We can demonstrate the contributions of the proposed components in GTR to achieve the goal of action recognition through a series of relevant experiments on the Cross-View benchmark of the NTU RGB+D dataset.

Graph Relative Transformer Block. First, we need to confirm whether it is necessary to use graph convolution to construct skeletal spatial guidelines instead of using transformers for the intuitive processing of time series. As previously mentioned, we feed the features extracted by the standard transformer to the classifier for action recognition and compare the result. Additionally, this section will discuss the implications of aggregating and updating graph nodes. As shown in Table 1, the experiment result indicates that combining the initial transformer model with the graph-related blocks significantly improves performance. Therefore, the most effective GTR associated with channels is selected as the foundational component for later model upgrades.

Table 1. Comparisons of the action recognition accuracy on Transformer with and without graph dependencies.
Table 2. Comparison of the effect of the presence or absence of auxiliary branch and different action input modalities on recognition results.

Multi-stream Framework. To improve the representation and generalization ability of the model, we introduce an auxiliary branch to provide different forms of action implications to supplement the main unit. We conducted experiments by blocking the auxiliary streams and comparing their effects with those of the main branch alone. The results in Table 2 show that the fusion of information between branches can provide better semantic support for recognition. We also measured the strength of the different action dynamic expressions introduced to the main branch for recognition. When only difference is available, the model performance is most unsatisfactory. Although the joint flow alone can improve the model to 90.33%, adding the self-similarity matrix to the main branch as an auxiliary information flow improves the recognition accuracy by 0.86%. It indicates that the collaboration of multi-stream information is more beneficial for the final action recognition.

Fig. 3.
figure 3

Confusion matrix of skeleton-based action recognition with MS-GTR building on the cross View validation of NTU RGB+D dataset.

Table 3. Performance comparison on HDM05.
Table 4. Performance comparison on NTU RGB+D dataset.
Table 5. Performance comparison on NTU RGB+D 120 dataset.

4.4 Confusion Matrix Analysis

As shown in Fig. 3, we visualized the confusion matrix of the cross-view benchmark results on the NTU RGB+D dataset to identify the categories that caused substantial interference leading to false recognition.

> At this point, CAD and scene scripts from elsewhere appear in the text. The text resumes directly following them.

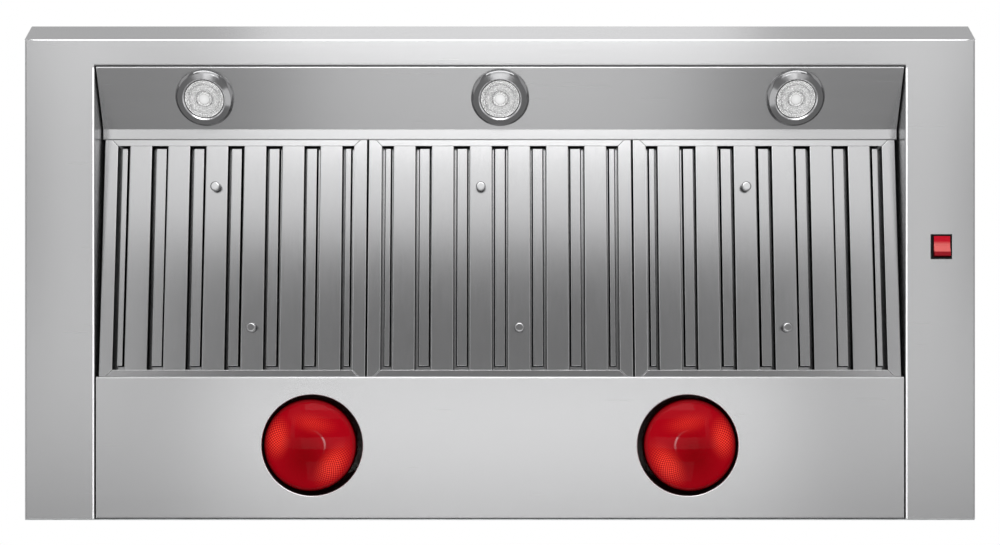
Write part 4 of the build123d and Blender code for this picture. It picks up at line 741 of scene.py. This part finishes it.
class FinishLights(bpy.types.Operator):
    """Chrome trims, pressed lenses and cast housings of the three lights"""

    bl_idname = "hood.finish_lights"
    bl_label = "Finish lights"

    def execute(self, context):
        """Dresses each light and the driver."""
        lamps = context.scene.hood_lamps
        chrome = turned_metal("Satin Chrome", lamps.chrome_colour, lamps.chrome_roughness)
        # Black for the trim's inner wall: painted shade standing in for the shadow gap round each lens.
        gap = moulded("Painted Shadow Gap Black", (0.006, 0.006, 0.006), 0.8)
        # Brighter copy of the chrome for the lips: a painted highlight ring.
        lip = turned_metal("Bright Lip Chrome", lamps.lip_highlight_colour, 0.22)
        cast = moulded("Cast Aluminium", (0.72, 0.72, 0.73), 0.35, metallic=1.0)
        for side in SIDES:
            make_trim(side, context.scene.hood_trims, (chrome, gap, lip))
            dress(lens_glass(side, lamps), f"led_lens_{side}")
            dress(cast, f"led_housing_{side}")
        dress(moulded("Phosphor", (0.90, 0.80, 0.42), 0.5, coat=0.3), "led_emitters")
        dress(moulded("Driver Plastic", (0.16, 0.17, 0.18), 0.5), "led_driver")
        return {"FINISHED"}


def glow_patch(tree, place, centre, size, turn):
    """Mask of a soft oval patch at a place, with half sizes and a turn about the lamp's axis."""
    sockets = {"Vector": place, "Location": centre, "Rotation": (0.0, 0.0, turn), "Scale": size}
    moved = add(tree, "Mapping", sockets, vector_type="TEXTURE").outputs[0]
    return ramp(tree, vector_maths(tree, "LENGTH", moved), 1.0, 0.0)


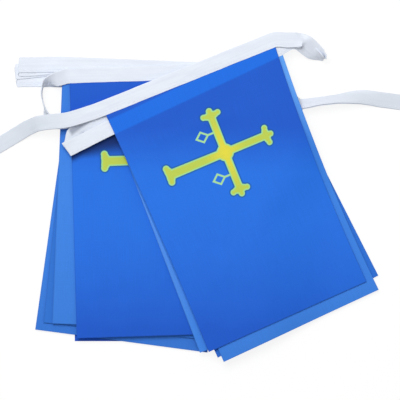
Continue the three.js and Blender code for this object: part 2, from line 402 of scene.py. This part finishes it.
def pendant_distance(x, y):
    """Distance from the two small lozenges that hang from the side arms, drawn as a line
    of STROKE, with a short link to the arm."""
    px, py, half_length, half_width = PENDANT
    lozenge = (x - px).size() / half_length + (y - py).size() / half_width - 1.0
    outline = (lozenge * (half_width * 0.8)).size() - STROKE / 2
    top = px + half_length
    link = ((y - py).size() - STROKE / 2).most(
        (x - (top - ARM_HALF) / 2).size() - (-ARM_HALF - top) / 2)
    return outline.least(link)


# The blue of each face where more cloth lies under it (light, deep), and the painted light
# where only white does (lit). Light and shade are painted into the tone: lighter in the
# middle of the heap and deeper towards its ends.
FACE = {"light": (40, 119, 236), "deep": (31, 94, 210), "lit": (52, 122, 218)}
BACK = {"light": (62, 134, 234), "deep": (54, 120, 217), "lit": (68, 141, 240)}
LOW_TONE, LOW_LENGTH = 5.0 * MM, 118.0 * MM  # below this y it deepens, over this length
HIGH_TONE = (20.0 * MM, 60.0 * MM)  # y over which it deepens towards the tape
CLOUD = 0.35  # how much the tone wanders
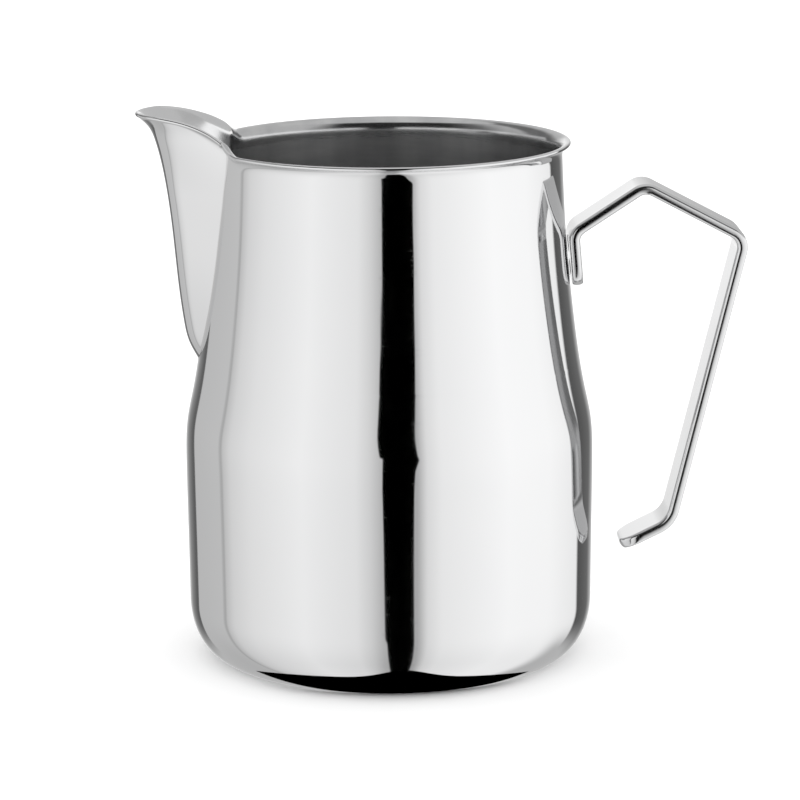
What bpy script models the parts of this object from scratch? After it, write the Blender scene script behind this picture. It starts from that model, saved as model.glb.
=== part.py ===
"""Milk frothing pitcher in polished stainless sheet, with a welded spout and a bent strip handle.

A standalone script for Blender 4.5, in metres, +Z up. The origin is the centre of the flat
base, on the axis of the body. The spout points along -X and the handle along +X.

The body, the spout and the weld between them are three cuts of one skin of sheet. A place on
that skin has a bearing, which is the angle round the axis from -X towards -Y, a station, which
is the height up the wall and then the arc length along the flared edge, and a depth into the
sheet. skin_point turns these into a position.
"""

import math

import bmesh
import bpy
import numpy as np

MM = 0.001
FIT_GAP = 0.3 * MM  # clearance between neighbouring solids

# Body: one deep-drawn cup
SHEET = 0.8 * MM
BASE_RADIUS = 35.6 * MM  # edge of the flat that it stands on
CORNER_TOP = 12.0 * MM  # the rounded bottom corner ends here
CORNER_PULL_BASE = 1.0 * MM  # reach of the corner curve's handle along the base
CORNER_PULL_WALL = 9.5 * MM  # reach of the corner curve's handle down the wall
WALL_KNOTS = (  # height and outer radius: belly, shoulder, neck
    (12.0, 42.15),
    (28.0, 42.35),
    (42.0, 42.5),
    (50.0, 42.1),
    (56.0, 40.9),
    (64.0, 39.5),
    (74.0, 38.25),
    (88.0, 36.95),
    (104.0, 36.17),
)

# Rim: the sheet flares outwards into a lip, and rises along the spout
RIM_HEIGHT = 107.8 * MM
SPOUT_RISE = 7.0 * MM  # how far the pouring edge stands above the rim
RISE_START, RISE_END = math.radians(34.5), math.radians(9.5)  # bearings where the edge climbs
CURL_START, CURL_END = math.radians(25), math.radians(14)  # bearings where the lip fades out
RIM_CURL, SPOUT_CURL = 2.5 * MM, 1.0 * MM  # radius of the flare, on the outer skin
RIM_TURN, SPOUT_TURN = math.radians(85), math.radians(45)  # how far the flare turns

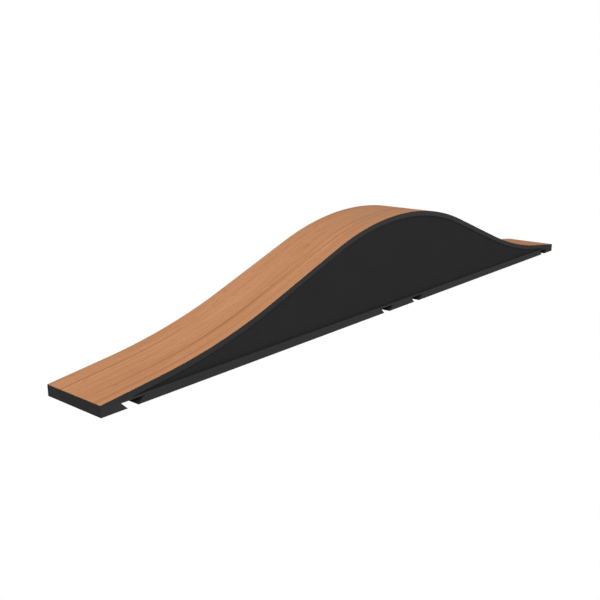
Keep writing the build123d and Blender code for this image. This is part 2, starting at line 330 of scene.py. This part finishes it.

Two situations can cause confusion between classification categories. The first set included categories where the inability to capture the reference led to some inaccuracy in recognition, including “A11:reading”, “A12:writing”, “A29:playing with phone or tablet”, and “A30:type on a keyboard”. These actions all involved manipulating the hands, and the specific tools used varied between the categories. The second set of confusing categories was the inverse order of each other, such as the pair of action sequences “A16:put on a shoe” and “A17:take off a shoe”. We provided an explanation that as the network goes deeper, location information appears to become less significant.

4.5 Comparison to the State of the Art

To visually verify the feasibility and effectiveness of our model on action recognition, we conducted experiments on the HDM05 dataset (Table 3), the NTU RGB+D dataset (Table 4), and the NTU RGB+D 120 dataset (Table 5).

Notably, on the HDM05 dataset, we are currently at the forefront with a result of 99.34%. Whether it is the NTU RGB+D or the extended version, our model always has an advantage in recognition accuracy compared to the recurrent approaches, which indicates that our baseline model extracts superior features when establishing temporal dependencies. However, we still have a long way to go regarding a series of graph convolution variants of the method. Although our model is slightly less effective than 2 s-AGCN, we get a more significant improvement when we introduce the adaptive graph convolutional block, which proves the values of embedding the topology with the Transformer as the baseline model. For STAR [24], which was designed with the same intention as our baseline model, we used a graph structure to compensate for the lack of purely self-attention mechanisms to capture spatial features. Compared to this model, our recognition accuracy improved by 3.25% on Cross View and 0.75% on Cross Subject. In particular, taking KA-AGTN as an example, this model is also positioned as a graph transformer, but its model takes 2 s-AGCN as the baseline model and interpolates the attention layer for enhancing the dependence of local neighboring joints while preserving the spatio-temporal graph convolution layer. Our model starts from the most basic Transformer rather than using the currently available models as a baseline model to improve recognition accuracy, which results in us not fully utilizing the computational resources to represent the capabilities of our model. Therefore, to improve the model’s generalization ability, we can use the existing pre-trained model to participate in the task, which is the direction we can improve in the future.

5 Conclusion

In this work, we propose a novel approach called GTR, which utilizes a transformer to efficiently capture the temporal features of action progression instead of solely relying on graph convolution neural networks. The proposed GTR involves a graph based on the natural connection of body parts in the expression update, which enhances the model expression diversification by motion features of different scales and makes the results more credible. We also introduce motion features with various expression meanings while reducing the complexity of model operations. In contrast to the direct fusion of action information from different scales, MS-GTR involves auxiliary input under the guidance of the main branch without introducing additional calculation costs. Our proposed MS-GTR achieves state-of-the-art performance on datasets captured by motion capture devices with widely varying accuracy and notably achieves leading recognition accuracy on the HDM05 dataset.